AIM OF THE TASK: Consider the listing below. Extract exactly the lines from the line containing "for side in" to the line containing "before = set(bpy.data.objects)", both included.
::::::
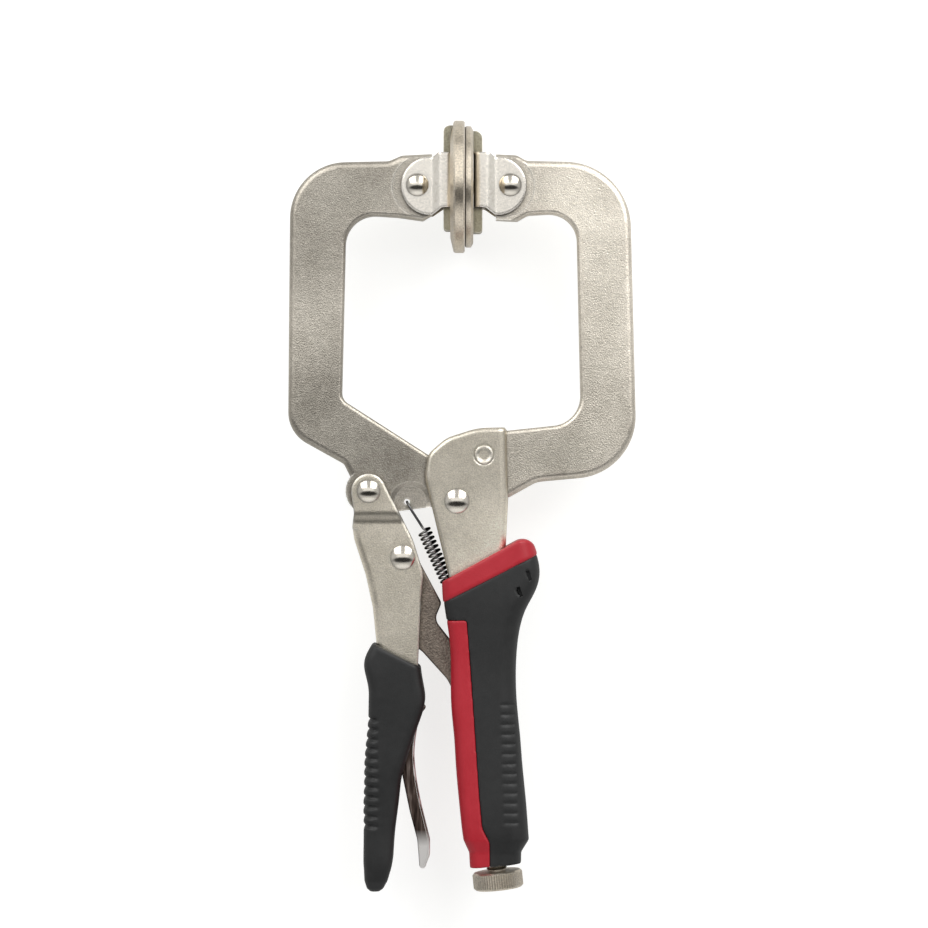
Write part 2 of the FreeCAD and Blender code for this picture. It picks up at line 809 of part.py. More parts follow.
def make_pad_bar(side):
    # Backing bar through the fork: it bears on the pad's back, and its middle is cut away for the web
    front = pad_slip - plate_gap
    if side == "left":
        # Above the pad's hub the bar's front follows the cone of the pad's back
        top = pad_height + 20.5
        bottom = pad_height - left_hub + hub_room
        back = bracket_sheet + left_bar
        hub_top = pad_height + left_hub - hub_room
        cone_top = pad_height + left_pad_radius - cone_start[1]
        cone_foot = pad_height + left_pad_radius - cone_end[1]
        slope = (cone_end[0] - cone_start[0]) / (cone_top - cone_foot)
        upper = [
            (cone_start[0] + slope * (cone_top - top) + pad_slip, top),
            (back, top, 2.2),
        ]
        step = [(front, hub_top), (cone_end[0] + pad_slip, hub_top), (cone_end[0] + pad_slip, cone_foot)]
    else:
        top = pad_height + 18.6
        bottom = pad_height - 15.8
        back = bracket_sheet + right_bar
        upper = [(front, top), (back, top, 2.6)]
        step = []
    shape = upper + [
        (back, bottom, 1.2),
        (front, bottom),
        (front, bracket_height - web_bottom - plate_gap),
        (bracket_sheet, bracket_height - web_bottom - plate_gap),
        (bracket_sheet, bracket_height + web_top + plate_gap),
        (front, bracket_height + web_top + plate_gap),
    ] + step
    half = bracket_out - bend_inside - plate_gap
    body = plate(shape, -half, half)
    stud = Part.makeCylinder(stud_radius, 20, vec(-8, pad_height, 0), vec(1, 0, 0))
    return place_side(tidy(body.cut(stud)), side)


def make_pad(side):
    if side == "left":
        face = left_face - left_web
        rim = left_pad_radius
        points = [
            (-face, 0), (-face, rim - 0.5), (-face + 0.5, rim), (-0.35, rim),
            (cone_start[0], rim - cone_start[1]), (cone_end[0], rim - cone_end[1]),
            (cone_end[0], left_hub + 0.4), (-plate_gap, left_hub), (-plate_gap, 0),
        ]
    else:
        face = right_web - right_face
        rim = right_pad_radius
        points = [
            (-face, 0), (-face, rim - 0.4), (-face + 0.4, rim), (-0.9, rim), (-plate_gap, rim - 1.4),
            (-plate_gap, 0),
        ]
    body = turned(points)
    seat = 1.3
    bore = turned([(-face - 1, 0), (-face - 1, 4.3), (-face + seat, 4.3), (-face + seat, stud_radius + running),
                   (2, stud_radius + running), (2, 0)])
    body = tidy(body.cut(bore))
    return place_side(body, side)


def make_pad_stud(side):
    face = (left_face - left_web) if side == "left" else (right_web - right_face)
    back = bracket_sheet + (left_bar if side == "left" else right_bar)
    points = [
        (-face + 0.25, 0), (-face + 0.25, 3.4), (-face + 0.6, 4.0), (-face + 1.1, 4.0), (-face + 1.1, stud_radius),
        (back, stud_radius), (back, 3.4), (back + 0.9, 3.0), (back + 0.9, 0),
    ]
    return place_side(turned(points), side)


def make_bracket_rivet(side):
    x = bracket_rivet
    body = rivet((x, bracket_height), bracket_shank, bracket_head, bracket_out + plate_gap)
    return place_side(body, side)


# Return spring: close coils between the jaw's hook hole and a cross pin in the handle
def rod(a, b, radius):
    line = b - a
    return Part.makeCylinder(radius, line.Length, a, line)


def make_spring():
    top = vec(spring_top[0], spring_top[1])
    end = vec(spring_end[0], spring_end[1])
    line = end - top
    helix = Part.makeHelix(line.Length / coil_turns, line.Length, coil_radius)
    ring = Part.Wire(Part.Edge(Part.Circle(vec(coil_radius, 0, 0), vec(0, 1, 0), wire_radius)))
    coil = Part.Wire(helix).makePipeShell([ring], True, True)
    turn = FreeCAD.Rotation(vec(line.y, -line.x, 0).normalize() * -1, vec(0, 0, 1), line, "ZXY")
    coil.Placement = FreeCAD.Placement(top, turn)
    first = turn.multVec(vec(coil_radius, 0, 0)) + top
    last = turn.multVec(vec(coil_radius, 0, 0)) + end
    lift = moving_jaw_thick / 2 - 0.8 + wire_radius + 0.2
    step = vec(-15.2, -3.4, lift)
    hook = vec(spring_hole[0], spring_hole[1], lift)
    eye = vec(anchor_place[0], anchor_place[1])
    loop = Part.makeTorus(anchor_radius + wire_radius + 0.1, wire_radius, eye)
    near = eye + (last - eye).normalize() * (anchor_radius + wire_radius + 0.1)
    bead = 1.12
    pieces = [
        Part.makeSphere(wire_radius * bead, first),
        rod(first, step, wire_radius),
        Part.makeSphere(wire_radius * bead, step),
        rod(step, hook, wire_radius),
        Part.makeSphere(wire_radius * bead, hook),
        rod(hook, hook - vec(0, 0, 4.0), wire_radius),
        Part.makeSphere(wire_radius * bead, last),
        rod(last, near, wire_radius),
        loop,
    ]
    return tidy(coil.fuse(pieces))


def write(name, shape):
    shape = shape.copy()
    shape.translate(vec(pivot_x, pivot_y, left_pad_radius))
    shape.exportStep("parts/" + name + ".step")


os.makedirs("parts", exist_ok=True)
write("fixed_jaw", make_fixed_jaw())
write("moving_jaw", make_moving_jaw())
write("handle_channel", make_handle_channel())
write("jaw_fixing_pin", make_jaw_fixing_pin())
write("jaw_pivot_rivet", rivet((0, 0), pivot_shank, pivot_head, cheek_out))
write("handle_end_nut", make_handle_end_nut())
write("adjusting_screw", make_adjusting_screw())
grip_parts = make_handle_grips()
write("handle_collar", grip_parts[0])
write("handle_stripe", grip_parts[1])
write("handle_grip", grip_parts[2])
write("lever_channel", make_lever_channel())
write("lever_rivet", rivet(lever_pivot, lever_shank, lever_head, ear_out))
write("link_rivet", rivet(link_pivot, link_shank, link_head, flange_out))
write("lever_grip", make_lever_grip())
write("release_lever", make_release_lever())
write("release_lever_pin", post(release_pivot, release_pin, -flange_out, flange_out))
write("toggle_link", make_toggle_link())
write("spring", make_spring())
write("spring_anchor_pin", post(anchor_place, anchor_radius, -cheek_out, cheek_out))
for side in ("left", "right"):
    write(side + "_pad_bracket", make_bracket(side))
    write(side + "_bracket_rivet", make_bracket_rivet(side))
    write(side + "_pad_bar", make_pad_bar(side))
    write(side + "_pad", make_pad(side))
    write(side + "_pad_stud", make_pad_stud(side))
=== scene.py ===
import bpy
import math
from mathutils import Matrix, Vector


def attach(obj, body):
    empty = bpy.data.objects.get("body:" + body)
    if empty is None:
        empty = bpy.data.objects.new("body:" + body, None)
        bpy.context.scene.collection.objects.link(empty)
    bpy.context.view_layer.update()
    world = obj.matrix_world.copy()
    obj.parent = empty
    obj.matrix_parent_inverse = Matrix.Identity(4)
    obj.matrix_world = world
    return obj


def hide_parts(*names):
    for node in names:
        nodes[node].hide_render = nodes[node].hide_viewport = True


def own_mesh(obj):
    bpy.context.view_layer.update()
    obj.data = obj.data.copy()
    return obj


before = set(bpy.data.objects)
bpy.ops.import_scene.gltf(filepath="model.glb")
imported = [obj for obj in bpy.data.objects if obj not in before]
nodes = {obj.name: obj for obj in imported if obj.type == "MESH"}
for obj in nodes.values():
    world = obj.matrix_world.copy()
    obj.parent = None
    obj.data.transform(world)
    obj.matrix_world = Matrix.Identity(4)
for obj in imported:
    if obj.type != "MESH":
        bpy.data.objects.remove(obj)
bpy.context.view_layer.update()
bpy.ops.object.select_all(action="DESELECT")


# Table, lamps and camera
# The clamp lies on a white table and is seen from straight above.
# Two large square lamps lean over it from beyond the pads, to the left and to the right.
view_size = 928
mm_per_pixel = 0.3385
camera_height = 1.15
# Height of the jaws' middle plane over the table, which is the larger pad's radius
plate_height = 0.02235
view_centre = (0.0007, 0.0141)
sensor = 36.0

scene = bpy.context.scene
scene.view_settings.view_transform = "Standard"

field = view_size * mm_per_pixel / 1000
bpy.ops.object.camera_add(location=(view_centre[0], view_centre[1], plate_height + camera_height))
camera = bpy.context.object
camera.name = "camera"
camera.data.sensor_width = sensor
camera.data.lens = sensor * camera_height / field
camera.data.clip_start = 0.01
camera.data.clip_end = 10
scene.camera = camera

# The room is pale, bright overhead and low down at the handles' end, and dim between the two
world = bpy.data.worlds.new("soft_room")
scene.world = world
world.use_nodes = True
room = world.node_tree
room.nodes.clear()
room_out = room.nodes.new("ShaderNodeOutputWorld")
room_mix = room.nodes.new("ShaderNodeMixShader")
room_light = room.nodes.new("ShaderNodeBackground")
room_light.inputs["Color"].default_value = (0.98, 0.985, 1.0, 1)
room_white = room.nodes.new("ShaderNodeBackground")
room_white.inputs["Color"].default_value = (1, 1, 1, 1)
room_white.inputs["Strength"].default_value = 1.0
room_path = room.nodes.new("ShaderNodeLightPath")
room_way = room.nodes.new("ShaderNodeTexCoord")
room_parts = room.nodes.new("ShaderNodeSeparateXYZ")
room.links.new(room_way.outputs["Generated"], room_parts.inputs["Vector"])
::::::
WRITTEN RESPONSE:
for side in ("left", "right"):
    write(side + "_pad_bracket", make_bracket(side))
    write(side + "_bracket_rivet", make_bracket_rivet(side))
    write(side + "_pad_bar", make_pad_bar(side))
    write(side + "_pad", make_pad(side))
    write(side + "_pad_stud", make_pad_stud(side))
=== scene.py ===
import bpy
import math
from mathutils import Matrix, Vector


def attach(obj, body):
    empty = bpy.data.objects.get("body:" + body)
    if empty is None:
        empty = bpy.data.objects.new("body:" + body, None)
        bpy.context.scene.collection.objects.link(empty)
    bpy.context.view_layer.update()
    world = obj.matrix_world.copy()
    obj.parent = empty
    obj.matrix_parent_inverse = Matrix.Identity(4)
    obj.matrix_world = world
    return obj


def hide_parts(*names):
    for node in names:
        nodes[node].hide_render = nodes[node].hide_viewport = True


def own_mesh(obj):
    bpy.context.view_layer.update()
    obj.data = obj.data.copy()
    return obj


before = set(bpy.data.objects)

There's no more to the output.